SUPPLIED DATA:
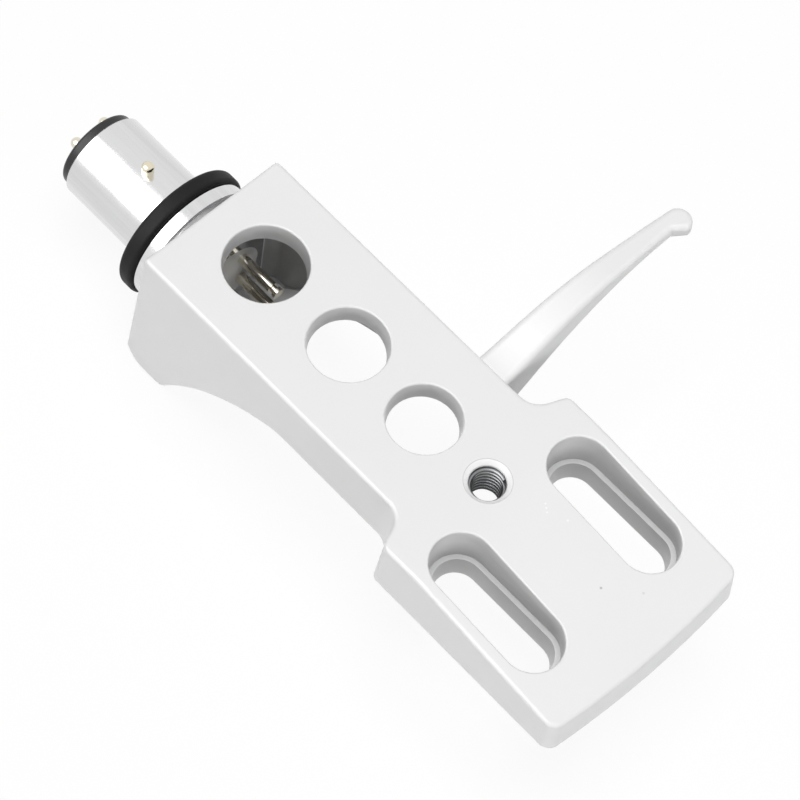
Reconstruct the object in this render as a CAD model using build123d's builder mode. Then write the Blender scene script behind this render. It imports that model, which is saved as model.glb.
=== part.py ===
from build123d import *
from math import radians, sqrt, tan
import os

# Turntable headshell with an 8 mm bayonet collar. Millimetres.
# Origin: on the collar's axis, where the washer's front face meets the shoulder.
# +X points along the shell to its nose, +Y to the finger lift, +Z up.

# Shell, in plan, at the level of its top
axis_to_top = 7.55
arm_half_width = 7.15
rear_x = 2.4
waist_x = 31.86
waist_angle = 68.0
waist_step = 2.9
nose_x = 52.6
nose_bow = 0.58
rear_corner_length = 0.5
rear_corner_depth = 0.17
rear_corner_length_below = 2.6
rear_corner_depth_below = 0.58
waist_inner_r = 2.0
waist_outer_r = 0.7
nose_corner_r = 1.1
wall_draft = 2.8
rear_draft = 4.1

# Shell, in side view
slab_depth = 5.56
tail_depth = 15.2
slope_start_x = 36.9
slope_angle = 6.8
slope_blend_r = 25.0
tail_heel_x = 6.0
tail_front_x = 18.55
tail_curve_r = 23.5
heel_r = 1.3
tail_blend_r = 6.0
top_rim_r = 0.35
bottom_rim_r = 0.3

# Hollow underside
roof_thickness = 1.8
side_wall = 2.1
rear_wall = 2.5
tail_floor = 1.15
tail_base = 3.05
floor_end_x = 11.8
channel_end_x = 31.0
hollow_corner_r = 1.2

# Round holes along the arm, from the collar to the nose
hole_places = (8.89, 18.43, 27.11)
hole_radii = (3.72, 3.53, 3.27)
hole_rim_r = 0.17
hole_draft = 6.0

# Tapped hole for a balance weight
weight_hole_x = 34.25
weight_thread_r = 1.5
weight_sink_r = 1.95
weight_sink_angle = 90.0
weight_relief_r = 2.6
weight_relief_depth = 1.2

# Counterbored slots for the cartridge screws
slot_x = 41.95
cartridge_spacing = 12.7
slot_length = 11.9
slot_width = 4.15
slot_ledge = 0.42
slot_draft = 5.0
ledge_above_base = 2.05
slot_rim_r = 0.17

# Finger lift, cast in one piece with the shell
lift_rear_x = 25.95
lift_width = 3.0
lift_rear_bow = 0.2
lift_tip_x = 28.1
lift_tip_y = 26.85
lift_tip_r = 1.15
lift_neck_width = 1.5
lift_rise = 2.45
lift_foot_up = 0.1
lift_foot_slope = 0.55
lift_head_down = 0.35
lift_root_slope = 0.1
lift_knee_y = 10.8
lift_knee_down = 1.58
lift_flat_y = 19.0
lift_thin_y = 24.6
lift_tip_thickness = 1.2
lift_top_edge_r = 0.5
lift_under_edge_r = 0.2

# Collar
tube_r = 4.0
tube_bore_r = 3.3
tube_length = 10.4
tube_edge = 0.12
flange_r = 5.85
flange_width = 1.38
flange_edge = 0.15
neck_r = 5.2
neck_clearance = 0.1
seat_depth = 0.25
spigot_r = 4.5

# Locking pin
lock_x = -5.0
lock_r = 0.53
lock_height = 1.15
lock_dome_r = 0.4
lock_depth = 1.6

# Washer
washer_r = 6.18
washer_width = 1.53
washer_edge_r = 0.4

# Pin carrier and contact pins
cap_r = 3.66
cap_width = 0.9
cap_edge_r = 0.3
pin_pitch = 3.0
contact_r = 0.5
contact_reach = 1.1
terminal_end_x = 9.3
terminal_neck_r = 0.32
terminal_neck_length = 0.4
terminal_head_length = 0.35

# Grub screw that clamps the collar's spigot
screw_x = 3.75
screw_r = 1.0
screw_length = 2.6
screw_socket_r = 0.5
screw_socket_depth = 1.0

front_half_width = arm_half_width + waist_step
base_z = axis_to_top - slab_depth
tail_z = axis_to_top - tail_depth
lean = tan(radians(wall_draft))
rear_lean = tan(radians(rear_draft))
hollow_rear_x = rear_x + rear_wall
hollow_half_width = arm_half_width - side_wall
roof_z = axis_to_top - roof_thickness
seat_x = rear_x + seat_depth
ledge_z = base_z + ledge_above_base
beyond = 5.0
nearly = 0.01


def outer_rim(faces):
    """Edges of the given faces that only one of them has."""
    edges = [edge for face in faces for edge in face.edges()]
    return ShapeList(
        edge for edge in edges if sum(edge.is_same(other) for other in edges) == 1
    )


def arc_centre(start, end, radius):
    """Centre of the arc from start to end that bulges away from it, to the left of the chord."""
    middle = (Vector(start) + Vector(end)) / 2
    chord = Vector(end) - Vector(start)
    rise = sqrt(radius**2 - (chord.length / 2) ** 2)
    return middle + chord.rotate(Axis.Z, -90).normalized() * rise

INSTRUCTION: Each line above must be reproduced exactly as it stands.

OUTPUT BELOW:
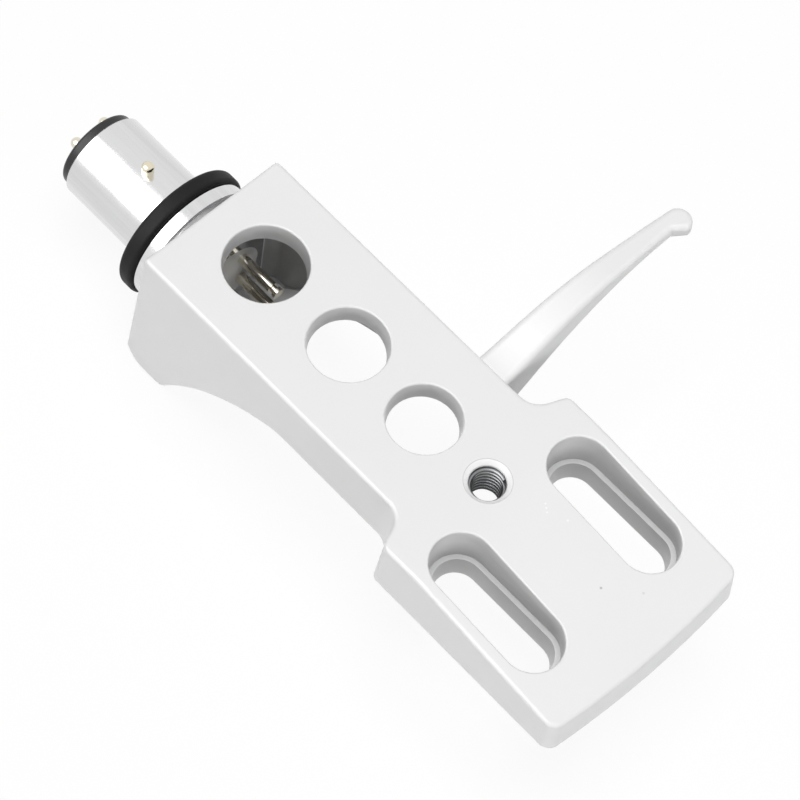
Reconstruct the object in this render as a CAD model using build123d's builder mode. Then write the Blender scene script behind this render. It imports that model, which is saved as model.glb.
=== part.py ===
from build123d import *
from math import radians, sqrt, tan
import os

# Turntable headshell with an 8 mm bayonet collar. Millimetres.
# Origin: on the collar's axis, where the washer's front face meets the shoulder.
# +X points along the shell to its nose, +Y to the finger lift, +Z up.

# Shell, in plan, at the level of its top
axis_to_top = 7.55
arm_half_width = 7.15
rear_x = 2.4
waist_x = 31.86
waist_angle = 68.0
waist_step = 2.9
nose_x = 52.6
nose_bow = 0.58
rear_corner_length = 0.5
rear_corner_depth = 0.17
rear_corner_length_below = 2.6
rear_corner_depth_below = 0.58
waist_inner_r = 2.0
waist_outer_r = 0.7
nose_corner_r = 1.1
wall_draft = 2.8
rear_draft = 4.1

# Shell, in side view
slab_depth = 5.56
tail_depth = 15.2
slope_start_x = 36.9
slope_angle = 6.8
slope_blend_r = 25.0
tail_heel_x = 6.0
tail_front_x = 18.55
tail_curve_r = 23.5
heel_r = 1.3
tail_blend_r = 6.0
top_rim_r = 0.35
bottom_rim_r = 0.3

# Hollow underside
roof_thickness = 1.8
side_wall = 2.1
rear_wall = 2.5
tail_floor = 1.15
tail_base = 3.05
floor_end_x = 11.8
channel_end_x = 31.0
hollow_corner_r = 1.2

# Round holes along the arm, from the collar to the nose
hole_places = (8.89, 18.43, 27.11)
hole_radii = (3.72, 3.53, 3.27)
hole_rim_r = 0.17
hole_draft = 6.0

# Tapped hole for a balance weight
weight_hole_x = 34.25
weight_thread_r = 1.5
weight_sink_r = 1.95
weight_sink_angle = 90.0
weight_relief_r = 2.6
weight_relief_depth = 1.2

# Counterbored slots for the cartridge screws
slot_x = 41.95
cartridge_spacing = 12.7
slot_length = 11.9
slot_width = 4.15
slot_ledge = 0.42
slot_draft = 5.0
ledge_above_base = 2.05
slot_rim_r = 0.17

# Finger lift, cast in one piece with the shell
lift_rear_x = 25.95
lift_width = 3.0
lift_rear_bow = 0.2
lift_tip_x = 28.1
lift_tip_y = 26.85
lift_tip_r = 1.15
lift_neck_width = 1.5
lift_rise = 2.45
lift_foot_up = 0.1
lift_foot_slope = 0.55
lift_head_down = 0.35
lift_root_slope = 0.1
lift_knee_y = 10.8
lift_knee_down = 1.58
lift_flat_y = 19.0
lift_thin_y = 24.6
lift_tip_thickness = 1.2
lift_top_edge_r = 0.5
lift_under_edge_r = 0.2

# Collar
tube_r = 4.0
tube_bore_r = 3.3
tube_length = 10.4
tube_edge = 0.12
flange_r = 5.85
flange_width = 1.38
flange_edge = 0.15
neck_r = 5.2
neck_clearance = 0.1
seat_depth = 0.25
spigot_r = 4.5

# Locking pin
lock_x = -5.0
lock_r = 0.53
lock_height = 1.15
lock_dome_r = 0.4
lock_depth = 1.6

# Washer
washer_r = 6.18
washer_width = 1.53
washer_edge_r = 0.4

# Pin carrier and contact pins
cap_r = 3.66
cap_width = 0.9
cap_edge_r = 0.3
pin_pitch = 3.0
contact_r = 0.5
contact_reach = 1.1
terminal_end_x = 9.3
terminal_neck_r = 0.32
terminal_neck_length = 0.4
terminal_head_length = 0.35

# Grub screw that clamps the collar's spigot
screw_x = 3.75
screw_r = 1.0
screw_length = 2.6
screw_socket_r = 0.5
screw_socket_depth = 1.0

front_half_width = arm_half_width + waist_step
base_z = axis_to_top - slab_depth
tail_z = axis_to_top - tail_depth
lean = tan(radians(wall_draft))
rear_lean = tan(radians(rear_draft))
hollow_rear_x = rear_x + rear_wall
hollow_half_width = arm_half_width - side_wall
roof_z = axis_to_top - roof_thickness
seat_x = rear_x + seat_depth
ledge_z = base_z + ledge_above_base
beyond = 5.0
nearly = 0.01


def outer_rim(faces):
    """Edges of the given faces that only one of them has."""
    edges = [edge for face in faces for edge in face.edges()]
    return ShapeList(
        edge for edge in edges if sum(edge.is_same(other) for other in edges) == 1
    )


def arc_centre(start, end, radius):
    """Centre of the arc from start to end that bulges away from it, to the left of the chord."""
    middle = (Vector(start) + Vector(end)) / 2
    chord = Vector(end) - Vector(start)
    rise = sqrt(radius**2 - (chord.length / 2) ** 2)
    return middle + chord.rotate(Axis.Z, -90).normalized() * rise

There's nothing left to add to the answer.